The state senator was able to visit Naval Base Kitsap in Washington state. Participants took the ferry from Seattle to Bremerton and were picked up by base personnel.
Kitsap is the third-largest United States Navy facility in the United States, home to a range of strategic missions, including all types of submarines, two Nimitz-class aircraft carriers, the Puget Sound Naval Shipyard and the largest fuel depot in the continental United States, according to ncsl.org.
There have also been home wins in Virginia recently, Reeve said in the update. Youngkin signed two of his bills into law on Friday — SB529 and SB768.
SB768 amends the definition of “qualified survivors and dependents” under the Virginia Military Survivor and Dependent Education Program to include that a child who is the stepson of a deceased service member will receive all the benefits of the program, in accordance with the legislative update.
The education program is a key recruiting tool to entice veterans to stay in Virginia, Reeves said. It provides tuition and fee waivers for severely disabled veterans and families of military personnel who have died while on active duty.

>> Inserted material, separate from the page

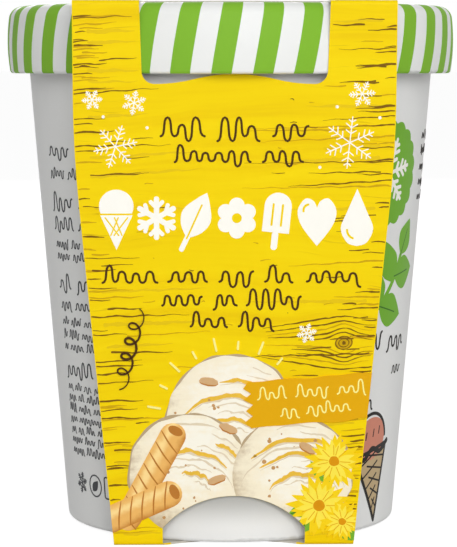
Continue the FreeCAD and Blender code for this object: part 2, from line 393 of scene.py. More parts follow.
def words(rng: random.Random, start: float, end: float, base: float, height: float) -> list[Path]:
    """A row of scribbled words that fills its length.

    Args:
        rng: Source of their unevenness.
        start: Where the row starts.
        end: Where it ends.
        base: Height of the row.
        height: Height of its waves.

    Returns:
        The words' paths.
    """
    gap = height * 0.85
    count = max(1, round((end - start) / (height * rng.uniform(3.0, 4.2))))
    shares = [rng.uniform(0.45, 1.5) for _ in range(count)]
    room = (end - start - gap * (count - 1)) / sum(shares)
    row: list[Path] = []
    left = start
    for share in shares:
        row.append(scribble(rng, left, left + share * room, base, height))
        left += share * room + gap
    return row


def snowflake(centre: Point, radius: float, turn: float = 0.0) -> list[Path]:
    """Strokes of a six-armed snow crystal.

    Args:
        centre: Its middle.
        radius: Length of its arms.
        turn: How far it is turned to the left, in degrees.

    Returns:
        Arms and side twigs.
    """
    strokes = []
    for arm in range(6):
        angle = turn + arm * 60
        strokes.append(move([(0, 0), (1, 0)], centre, angle, radius))
        for root, twig in ((0.35, 0.24), (0.58, 0.27), (0.8, 0.16)):
            for lean in (1, -1):
                tip = (root + twig * 0.55, lean * twig * 0.8)
                strokes.append(move([(root, 0), tip], centre, angle, radius))
    return strokes


def leaf(root: Point, length: float, turn: float, plump: float = 0.32) -> Path:
    """Closed outline of a pointed leaf.

    Args:
        root: Its stalk end.
        length: Its length.
        turn: Direction of its tip in degrees.
        plump: Half its width as a share of its length.

    Returns:
        The outline, turning left.
    """
    half = smooth([(0, 0), (0.22, -0.75 * plump), (0.5, -plump), (0.8, -0.5 * plump), (1, 0)], 4)
    other = [(u, -v) for u, v in reversed(half[1:-1])]
    return move(half + other, root, turn, length)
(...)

The reality of modern families is such that some veterans may have been step-parents to a child since birth, but never legally adopted the child. Senate Bill 768 fixes that.
The state senator said SB529 was another big win for active duty members.
“The Pentagon has emphasized the operational importance of having consistent and affordable child care services for active duty military members. This bill is a massive first step in making child care easier to access for all active duty members of our Commonwealth,” Reeves said.
The state senator is one of six Republican congressional candidates seeking the Republican nomination in June to run against two-term incumbent Abigail Spanberger, D-7e. Reeves, active in veterans’ causes and legislation, is a former Army Ranger who also worked as a narcotics detective.